-- start --
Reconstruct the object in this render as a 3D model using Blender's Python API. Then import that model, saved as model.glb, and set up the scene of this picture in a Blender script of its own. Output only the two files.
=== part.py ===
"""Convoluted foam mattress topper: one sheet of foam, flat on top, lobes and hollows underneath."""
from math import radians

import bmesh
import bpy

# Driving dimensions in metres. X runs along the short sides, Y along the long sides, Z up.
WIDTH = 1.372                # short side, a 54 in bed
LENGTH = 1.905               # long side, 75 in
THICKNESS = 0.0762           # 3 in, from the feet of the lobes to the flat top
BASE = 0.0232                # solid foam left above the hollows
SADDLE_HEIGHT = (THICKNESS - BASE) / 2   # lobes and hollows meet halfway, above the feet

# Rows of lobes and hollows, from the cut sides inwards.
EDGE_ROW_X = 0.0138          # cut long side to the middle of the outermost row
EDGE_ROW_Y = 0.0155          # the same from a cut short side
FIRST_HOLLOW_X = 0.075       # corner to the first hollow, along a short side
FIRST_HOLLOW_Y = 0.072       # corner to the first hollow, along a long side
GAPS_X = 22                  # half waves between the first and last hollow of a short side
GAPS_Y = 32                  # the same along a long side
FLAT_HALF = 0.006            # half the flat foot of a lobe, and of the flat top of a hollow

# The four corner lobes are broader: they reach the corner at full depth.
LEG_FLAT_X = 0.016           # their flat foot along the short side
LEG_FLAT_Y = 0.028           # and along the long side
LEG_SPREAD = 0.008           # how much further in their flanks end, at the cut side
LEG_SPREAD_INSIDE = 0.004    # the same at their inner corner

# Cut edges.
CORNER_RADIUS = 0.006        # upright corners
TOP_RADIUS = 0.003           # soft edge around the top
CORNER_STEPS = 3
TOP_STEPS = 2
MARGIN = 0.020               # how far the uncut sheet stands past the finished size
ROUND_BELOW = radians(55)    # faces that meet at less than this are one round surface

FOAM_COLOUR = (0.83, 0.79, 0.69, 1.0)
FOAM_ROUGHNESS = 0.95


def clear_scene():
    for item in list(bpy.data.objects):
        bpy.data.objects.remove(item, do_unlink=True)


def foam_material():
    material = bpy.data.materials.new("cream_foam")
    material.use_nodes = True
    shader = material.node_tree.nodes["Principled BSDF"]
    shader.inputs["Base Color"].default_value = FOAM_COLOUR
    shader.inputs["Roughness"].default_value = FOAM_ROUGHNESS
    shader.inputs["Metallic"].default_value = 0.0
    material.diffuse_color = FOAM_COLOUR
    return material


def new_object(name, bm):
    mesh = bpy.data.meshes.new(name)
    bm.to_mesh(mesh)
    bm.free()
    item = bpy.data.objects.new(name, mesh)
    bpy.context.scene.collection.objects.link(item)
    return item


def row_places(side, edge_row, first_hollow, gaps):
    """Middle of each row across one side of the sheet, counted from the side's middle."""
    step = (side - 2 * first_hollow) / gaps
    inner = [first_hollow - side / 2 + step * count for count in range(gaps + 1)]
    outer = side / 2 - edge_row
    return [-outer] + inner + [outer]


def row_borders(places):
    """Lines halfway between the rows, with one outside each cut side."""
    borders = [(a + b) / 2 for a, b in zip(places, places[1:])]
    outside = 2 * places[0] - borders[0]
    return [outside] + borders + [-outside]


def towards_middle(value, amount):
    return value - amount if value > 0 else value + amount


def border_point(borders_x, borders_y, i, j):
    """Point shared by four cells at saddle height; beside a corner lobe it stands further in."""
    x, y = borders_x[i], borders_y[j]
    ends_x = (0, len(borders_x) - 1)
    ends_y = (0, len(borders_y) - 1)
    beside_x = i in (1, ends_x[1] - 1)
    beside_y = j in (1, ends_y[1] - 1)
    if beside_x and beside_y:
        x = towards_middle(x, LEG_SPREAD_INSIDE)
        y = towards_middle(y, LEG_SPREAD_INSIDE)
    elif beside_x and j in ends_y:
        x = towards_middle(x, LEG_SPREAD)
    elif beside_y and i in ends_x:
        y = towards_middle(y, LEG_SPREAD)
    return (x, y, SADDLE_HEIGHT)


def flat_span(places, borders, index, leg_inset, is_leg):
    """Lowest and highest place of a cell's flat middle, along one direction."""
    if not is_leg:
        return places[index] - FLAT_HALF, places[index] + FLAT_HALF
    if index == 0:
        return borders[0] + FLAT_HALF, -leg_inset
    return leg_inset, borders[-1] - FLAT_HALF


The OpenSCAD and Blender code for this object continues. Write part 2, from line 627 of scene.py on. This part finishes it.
-- end --
§ **Instructions for the task**
Transcribe all of the material exactly. Omit nothing.

§ **Task result**
Reconstruct the object in this render as a 3D model using Blender's Python API. Then import that model, saved as model.glb, and set up the scene of this picture in a Blender script of its own. Output only the two files.
=== part.py ===
"""Convoluted foam mattress topper: one sheet of foam, flat on top, lobes and hollows underneath."""
from math import radians

import bmesh
import bpy

# Driving dimensions in metres. X runs along the short sides, Y along the long sides, Z up.
WIDTH = 1.372                # short side, a 54 in bed
LENGTH = 1.905               # long side, 75 in
THICKNESS = 0.0762           # 3 in, from the feet of the lobes to the flat top
BASE = 0.0232                # solid foam left above the hollows
SADDLE_HEIGHT = (THICKNESS - BASE) / 2   # lobes and hollows meet halfway, above the feet

# Rows of lobes and hollows, from the cut sides inwards.
EDGE_ROW_X = 0.0138          # cut long side to the middle of the outermost row
EDGE_ROW_Y = 0.0155          # the same from a cut short side
FIRST_HOLLOW_X = 0.075       # corner to the first hollow, along a short side
FIRST_HOLLOW_Y = 0.072       # corner to the first hollow, along a long side
GAPS_X = 22                  # half waves between the first and last hollow of a short side
GAPS_Y = 32                  # the same along a long side
FLAT_HALF = 0.006            # half the flat foot of a lobe, and of the flat top of a hollow

# The four corner lobes are broader: they reach the corner at full depth.
LEG_FLAT_X = 0.016           # their flat foot along the short side
LEG_FLAT_Y = 0.028           # and along the long side
LEG_SPREAD = 0.008           # how much further in their flanks end, at the cut side
LEG_SPREAD_INSIDE = 0.004    # the same at their inner corner

# Cut edges.
CORNER_RADIUS = 0.006        # upright corners
TOP_RADIUS = 0.003           # soft edge around the top
CORNER_STEPS = 3
TOP_STEPS = 2
MARGIN = 0.020               # how far the uncut sheet stands past the finished size
ROUND_BELOW = radians(55)    # faces that meet at less than this are one round surface

FOAM_COLOUR = (0.83, 0.79, 0.69, 1.0)
FOAM_ROUGHNESS = 0.95


def clear_scene():
    for item in list(bpy.data.objects):
        bpy.data.objects.remove(item, do_unlink=True)


def foam_material():
    material = bpy.data.materials.new("cream_foam")
    material.use_nodes = True
    shader = material.node_tree.nodes["Principled BSDF"]
    shader.inputs["Base Color"].default_value = FOAM_COLOUR
    shader.inputs["Roughness"].default_value = FOAM_ROUGHNESS
    shader.inputs["Metallic"].default_value = 0.0
    material.diffuse_color = FOAM_COLOUR
    return material


def new_object(name, bm):
    mesh = bpy.data.meshes.new(name)
    bm.to_mesh(mesh)
    bm.free()
    item = bpy.data.objects.new(name, mesh)
    bpy.context.scene.collection.objects.link(item)
    return item


def row_places(side, edge_row, first_hollow, gaps):
    """Middle of each row across one side of the sheet, counted from the side's middle."""
    step = (side - 2 * first_hollow) / gaps
    inner = [first_hollow - side / 2 + step * count for count in range(gaps + 1)]
    outer = side / 2 - edge_row
    return [-outer] + inner + [outer]


def row_borders(places):
    """Lines halfway between the rows, with one outside each cut side."""
    borders = [(a + b) / 2 for a, b in zip(places, places[1:])]
    outside = 2 * places[0] - borders[0]
    return [outside] + borders + [-outside]


def towards_middle(value, amount):
    return value - amount if value > 0 else value + amount


def border_point(borders_x, borders_y, i, j):
    """Point shared by four cells at saddle height; beside a corner lobe it stands further in."""
    x, y = borders_x[i], borders_y[j]
    ends_x = (0, len(borders_x) - 1)
    ends_y = (0, len(borders_y) - 1)
    beside_x = i in (1, ends_x[1] - 1)
    beside_y = j in (1, ends_y[1] - 1)
    if beside_x and beside_y:
        x = towards_middle(x, LEG_SPREAD_INSIDE)
        y = towards_middle(y, LEG_SPREAD_INSIDE)
    elif beside_x and j in ends_y:
        x = towards_middle(x, LEG_SPREAD)
    elif beside_y and i in ends_x:
        y = towards_middle(y, LEG_SPREAD)
    return (x, y, SADDLE_HEIGHT)


def flat_span(places, borders, index, leg_inset, is_leg):
    """Lowest and highest place of a cell's flat middle, along one direction."""
    if not is_leg:
        return places[index] - FLAT_HALF, places[index] + FLAT_HALF
    if index == 0:
        return borders[0] + FLAT_HALF, -leg_inset
    return leg_inset, borders[-1] - FLAT_HALF


The OpenSCAD and Blender code for this object continues. Write part 2, from line 627 of scene.py on. This part finishes it.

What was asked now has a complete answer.